--- start INPUT DATA ---
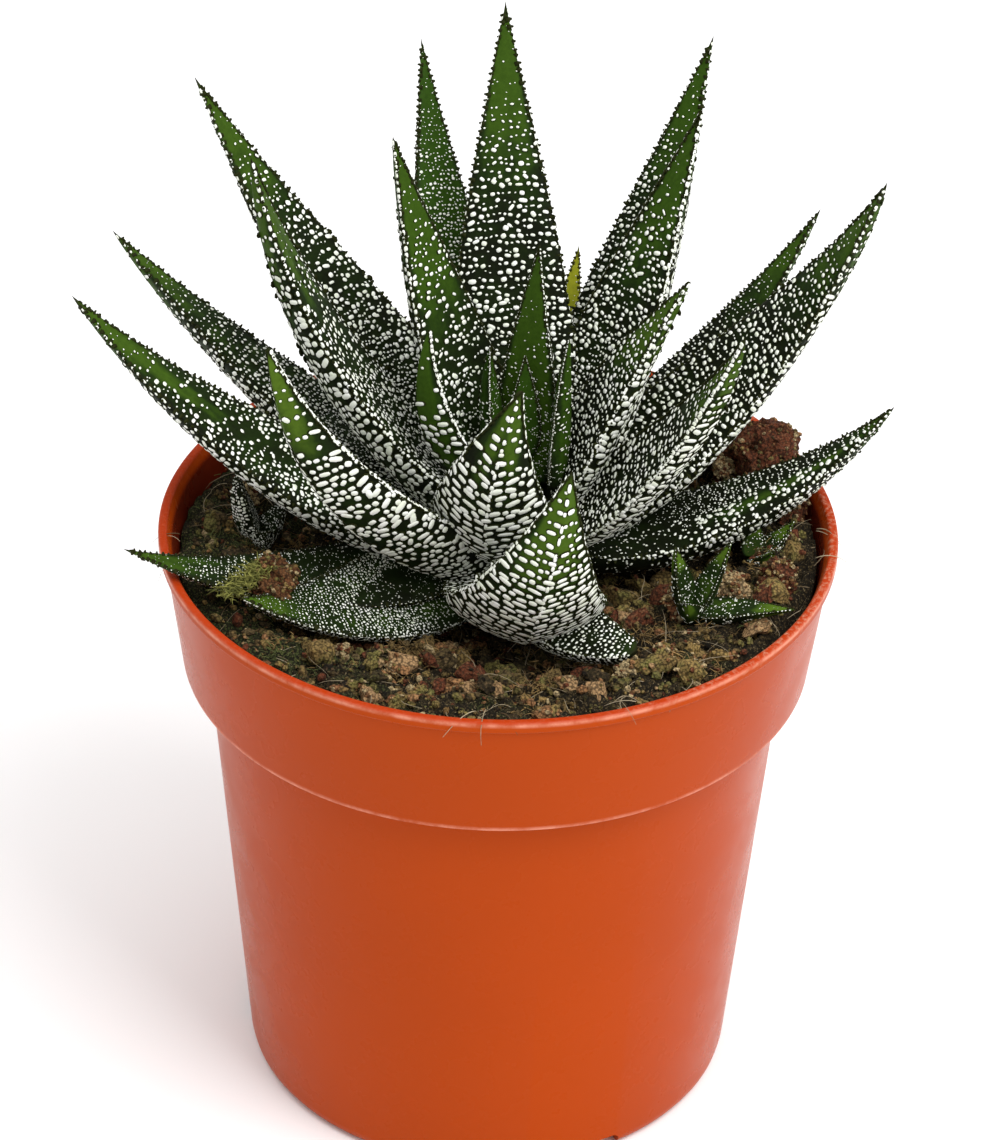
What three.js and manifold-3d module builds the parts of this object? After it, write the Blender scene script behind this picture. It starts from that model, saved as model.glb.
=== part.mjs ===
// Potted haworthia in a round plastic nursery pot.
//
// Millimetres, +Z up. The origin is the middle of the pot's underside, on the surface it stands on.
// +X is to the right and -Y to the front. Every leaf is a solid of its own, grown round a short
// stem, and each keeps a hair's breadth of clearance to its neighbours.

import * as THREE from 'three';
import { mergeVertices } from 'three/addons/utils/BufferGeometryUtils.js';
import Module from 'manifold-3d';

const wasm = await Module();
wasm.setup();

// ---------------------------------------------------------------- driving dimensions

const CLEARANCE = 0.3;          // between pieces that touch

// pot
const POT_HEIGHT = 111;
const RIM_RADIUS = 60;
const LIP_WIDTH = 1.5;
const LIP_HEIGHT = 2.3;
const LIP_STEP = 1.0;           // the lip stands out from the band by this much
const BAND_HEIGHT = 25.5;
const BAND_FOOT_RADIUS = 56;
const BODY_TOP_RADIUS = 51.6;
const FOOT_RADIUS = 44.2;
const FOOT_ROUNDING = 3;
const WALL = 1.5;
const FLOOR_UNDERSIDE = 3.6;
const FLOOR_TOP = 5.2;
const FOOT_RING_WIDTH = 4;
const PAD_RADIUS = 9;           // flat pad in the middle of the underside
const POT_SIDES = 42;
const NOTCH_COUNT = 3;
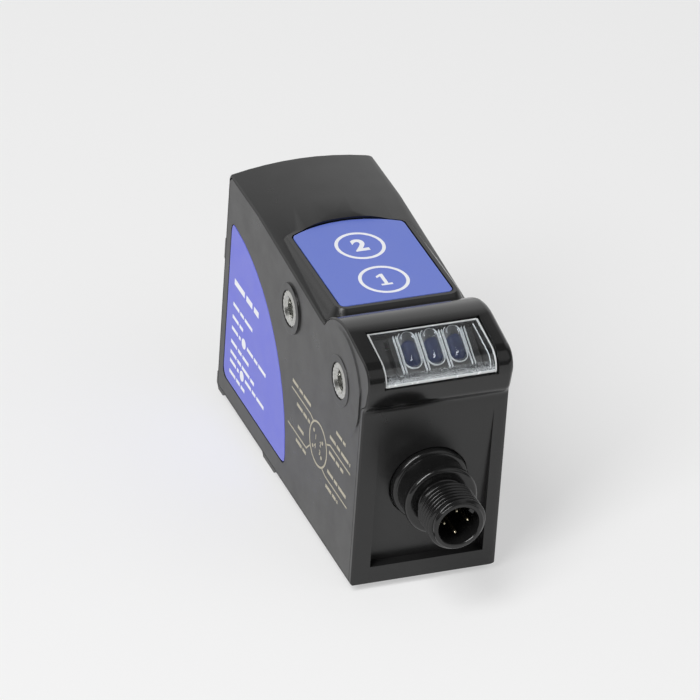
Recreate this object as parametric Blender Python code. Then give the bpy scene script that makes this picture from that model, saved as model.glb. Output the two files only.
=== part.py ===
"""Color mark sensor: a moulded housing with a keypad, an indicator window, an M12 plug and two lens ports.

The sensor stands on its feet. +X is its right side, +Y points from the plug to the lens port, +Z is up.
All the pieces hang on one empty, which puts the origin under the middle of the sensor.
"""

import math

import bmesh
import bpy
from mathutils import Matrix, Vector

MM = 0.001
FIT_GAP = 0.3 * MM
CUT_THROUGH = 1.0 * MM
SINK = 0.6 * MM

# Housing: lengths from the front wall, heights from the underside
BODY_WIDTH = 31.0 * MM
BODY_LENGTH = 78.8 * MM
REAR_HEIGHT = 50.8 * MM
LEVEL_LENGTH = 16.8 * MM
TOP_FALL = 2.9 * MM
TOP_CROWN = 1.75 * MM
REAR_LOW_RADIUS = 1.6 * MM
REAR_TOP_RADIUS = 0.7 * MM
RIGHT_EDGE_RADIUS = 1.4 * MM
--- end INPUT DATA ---
EXERCISE ::
Begin at the top of the records above and quote each line exactly, ending with the line that contains "const NOTCH_COUNT = 3;".

CORRECT RESPONSE ::
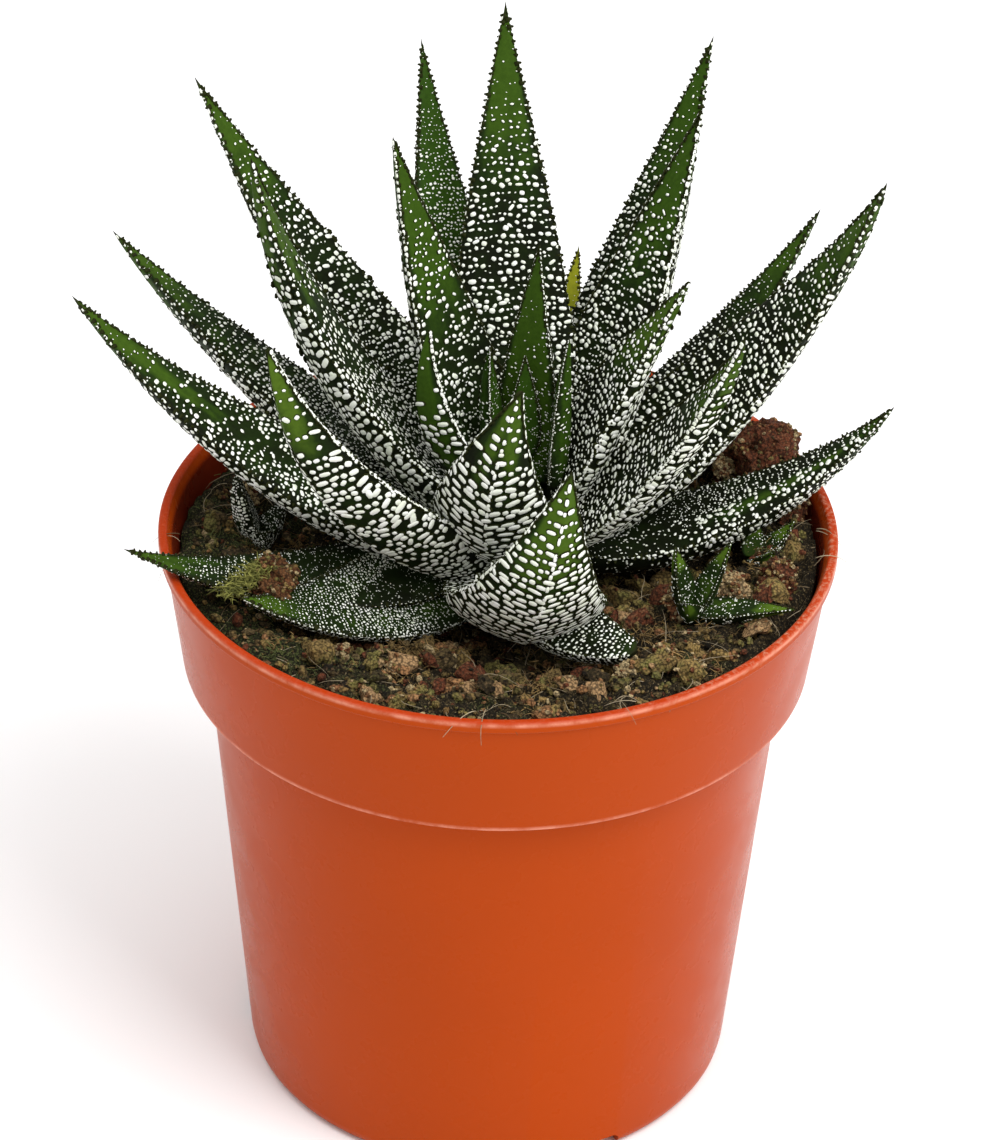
What three.js and manifold-3d module builds the parts of this object? After it, write the Blender scene script behind this picture. It starts from that model, saved as model.glb.
=== part.mjs ===
// Potted haworthia in a round plastic nursery pot.
//
// Millimetres, +Z up. The origin is the middle of the pot's underside, on the surface it stands on.
// +X is to the right and -Y to the front. Every leaf is a solid of its own, grown round a short
// stem, and each keeps a hair's breadth of clearance to its neighbours.

import * as THREE from 'three';
import { mergeVertices } from 'three/addons/utils/BufferGeometryUtils.js';
import Module from 'manifold-3d';

const wasm = await Module();
wasm.setup();

// ---------------------------------------------------------------- driving dimensions

const CLEARANCE = 0.3;          // between pieces that touch

// pot
const POT_HEIGHT = 111;
const RIM_RADIUS = 60;
const LIP_WIDTH = 1.5;
const LIP_HEIGHT = 2.3;
const LIP_STEP = 1.0;           // the lip stands out from the band by this much
const BAND_HEIGHT = 25.5;
const BAND_FOOT_RADIUS = 56;
const BODY_TOP_RADIUS = 51.6;
const FOOT_RADIUS = 44.2;
const FOOT_ROUNDING = 3;
const WALL = 1.5;
const FLOOR_UNDERSIDE = 3.6;
const FLOOR_TOP = 5.2;
const FOOT_RING_WIDTH = 4;
const PAD_RADIUS = 9;           // flat pad in the middle of the underside
const POT_SIDES = 42;
const NOTCH_COUNT = 3;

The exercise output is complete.